Sanremo Diodato
La fiera dell’intensità
È stato un Sanremo non immaginabile prima. L’unica cosa prevedibile era che le roventi polemiche su Junior Cally si sarebbero spente rapidamente; ma questo melodrammatico accavallarsi di cose e di fatti, queste wagneriane durate, questo accalcarsi degli spettatori come se fossero curiosi dinanzi a un incidente stradale (è stata la finale più seguita degli ultimi vent’anni dopo il 2002) non erano prevedibili. Amadeus ha fatto un Sanremo tutto suo rimanendo in filigrana tra gli ospiti fissi e le conduttrici che si sono alternate. In realtà tenendo salda la barra quando c’erano da gestire dei momenti complessi. Alla fine passerà sicuramente alla storia per aver firmato il primo Festival nel quale un artista abbia abbandonato volontariamente il palco.
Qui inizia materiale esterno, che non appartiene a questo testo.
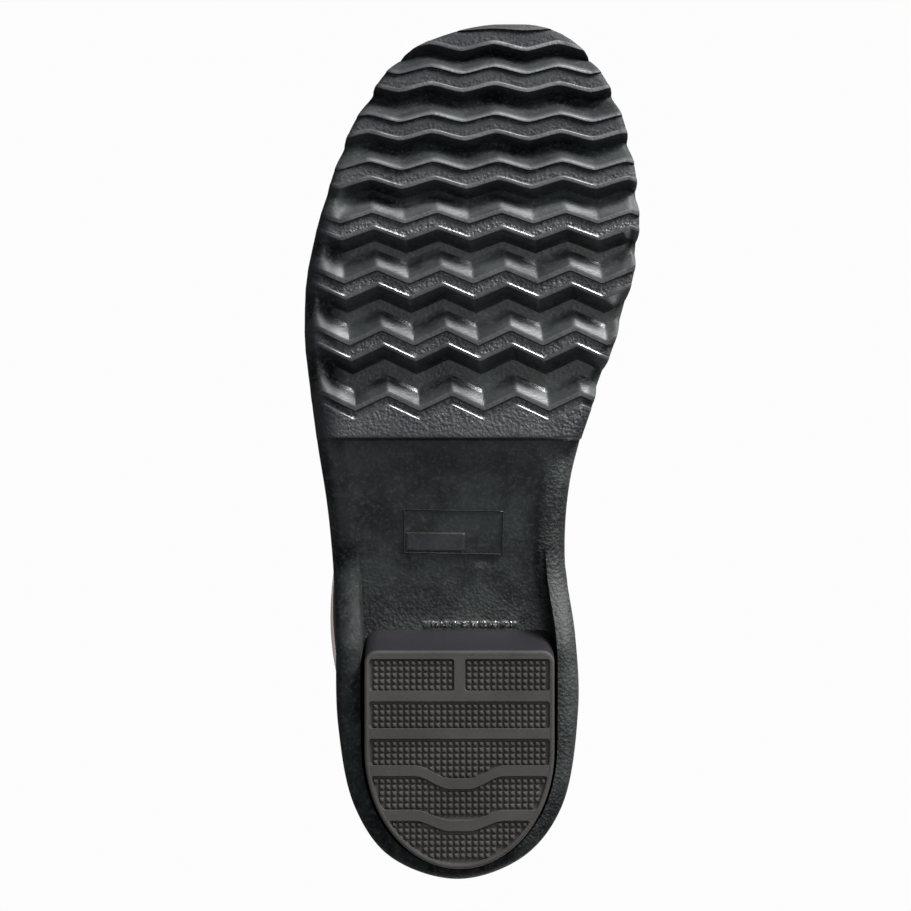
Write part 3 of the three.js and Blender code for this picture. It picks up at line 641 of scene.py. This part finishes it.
def moulded_grey_rubber():
    """Harder, filled rubber: warm brown-grey, dry and matt, with a fine even grain. The breast
    is coloured darker and purplish."""
    material, shader = new_material("rubber_moulded_grey")
    where = add_node(material, "ShaderNodeTexCoord").outputs["Object"]
    grain = add_node(material, "ShaderNodeTexNoise", {}, {
        "Vector": where, "Scale": per_metre(0.9), "Detail": 3.0, "Roughness": 0.7}).outputs["Fac"]
    cloud = add_node(material, "ShaderNodeTexNoise", {}, {
        "Vector": where, "Scale": per_metre(22), "Detail": 3.0}).outputs["Fac"]
    tone = add_node(material, "ShaderNodeMath", {"operation": "MULTIPLY_ADD"}, {0: grain, 1: 0.6, 2: cloud})
    colour = add_node(material, "ShaderNodeValToRGB", {}, {"Fac": tone.outputs[0]},
                      [(0.45, "#2d2b28"), (1.0, "#43403c")])
    # The breast is coloured darker and purplish.
    skin = add_node(material, "ShaderNodeAttribute", {"attribute_name": "breast"}).outputs["Fac"]
    toned = add_node(material, "ShaderNodeMix", {"data_type": "RGBA"}, {
        "Factor": skin, 6: colour.outputs["Color"], 7: linear("#0c0a13")})
    bump = add_node(material, "ShaderNodeBump", {}, {
        "Strength": 0.35, "Distance": 0.25 * MM, "Height": grain})
    feed(material, shader, {"Base Color": toned.outputs[2], "Roughness": 0.72, "IOR": 1.5,
                            "Normal": bump.outputs["Normal"]})
    return material


heel_skins = [heel_field_skin(), heel_border_skin(), *pyramid_skins()]
heel_points = np.concatenate([points for points, _ in heel_skins])
breast_share = ramp(0.3, 1.0, heel_points[:, 2]) * ramp(75, 72, heel_points[:, 1])
heel_block = make_piece(
    "heel_block_rubber", heel_skins, moulded_grey_rubber(), {"breast": breast_share}, crease=40)
stand_for(heel_block, "heel_block")

# ------------------------------------------------------------------ foot and leg
# Two shells of bronze-brown calendered rubber, joined under a band at the ankle and cured on a
# last. Every layer of the boot is laid on that last, one over the other.
LAST_INSET = 9.0
FEATHER_GAP = 0.8
# Rings of the last: front y, z; back y, z; half width; middle at the heel and toe; share of the
# foot's own plan; how closely the ring follows the sole.
LAST_RINGS = [
    (-143.5, 25, 143.5, 28, 50.5, -4.8, 10, 1, 1), (-143.6, 44, 143.4, 47, 50.7, -4.8, 10, 1, 1),
    (-139.5, 55, 143, 62, 50, -5, 8, 0.95, 0.6), (-125, 63.5, 142, 79, 47.5, -5.4, 5, 0.8, 0.3),
    (-99, 73, 139.5, 97, 45, -6.6, -1.6, 0.5, 0), (-70, 87, 136.5, 114, 41.6, -7.8, -4.8, 0.25, 0),
    (-43, 106, 134, 131, 39.8, -7.8, -6.4, 0.1, 0), (-21, 130, 132.5, 148, 39.2, -8, -7.4, 0, 0),
    (-7, 158, 132.5, 168, 40, -8.2, -8.2, 0, 0), (0, 190, 133.5, 195, 41.8, -8.4, -8.4, 0, 0),
    (2, 226, 136, 229, 43.4, -8.1, -8.1, 0, 0), (0, 272, 139, 272, 45.2, -8.1, -8.1, 0, 0),
    (-2, 322, 140.5, 322, 45.9, -8.1, -8.1, 0, 0), (-3, 370, 141, 370, 46.2, -8.1, -8.1, 0, 0),
]
TOP_RING = len(LAST_RINGS) - 1
LAST_GIRTH = 620.0
RING_RISE = 26.0
MOUTH = 12.85
ANKLE_SEAM = 8.0
RING_GAP = 0.03
FACET = 1 / 32
RUBBER_OUT = 4.6
LINING = 1.5
GAP = 0.3


def last_point(turns, heights):
    """Points on the last: turns has one value per row, heights a grid counted in rings."""
    base = outline_at(turns, LAST_INSET)
    reach = SOLE_LENGTH / 2 - LAST_INSET
    eta = np.clip((reach - base[:, 1]) / (2 * reach), 0, 1)
    side = base[:, 0] - (HEEL_TIP[0] + (TOE_TIP[0] - HEEL_TIP[0]) * eta)
    rings = []
    for front_y, front_z, back_y, back_z, half, heel_x, toe_x, foot, follow in LAST_RINGS:
        foot_x = side * half / LAST_RINGS[0][4]
        oval_x = np.sign(side) * half * np.sqrt(np.maximum(0, 1 - (2 * eta - 1) ** 2))
        y = back_y + (front_y - back_y) * eta
        sole_level = sole_top(back_y) + (sole_top(front_y) - sole_top(back_y)) * eta
        z = back_z + (front_z - back_z) * eta + follow * (sole_top(y) - sole_level)
        x = heel_x + (toe_x - heel_x) * eta + oval_x + (foot_x - oval_x) * foot
        rings.append(np.stack([x, y, z], -1))
    rings[0][:, 2] = sole_top(outline_at(turns)[:, 1]) + FEATHER_GAP
    lanes = (np.arange(len(turns))[:, None],)
    return on_pieces(spline_pieces(np.array(rings)), np.clip(heights, 0, TOP_RING - 1e-6), lanes)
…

La musica è stata buona, con solo un paio di brani su ventiquattro davvero brutti e una generale spinta di rinnovamento del panorama in grado di affacciarsi a una manifestazione come questa. Il televoto si conferma come lo scorso anno arma non sufficiente a far prevalere uno al posto di un altro. Diodato l’ha presa con forti richiami alla tradizione e un afflato tecnico apprezzabile, Gabbani l’ha persa con un andamento altalenante delle sue prove. Il pezzo di Elodie rimane forse il migliore per qualità di scrittura, ma lei non l’ha cantato così bene. Sono comunque canzoni che la gente vorrà sentire alla radio e sulle piattaforme digitali, e questo è un risultato. Rimane questo senso di intensità che non sarà facile riprodurre in futuro, questa capacità di far fare alla gente ore da reddito di cittadinanza per vedere cosa c’è dentro. E tanti a porsi le domande sbagliate, che non hanno capito dopo settanta edizioni che Sanremo è Sanremo.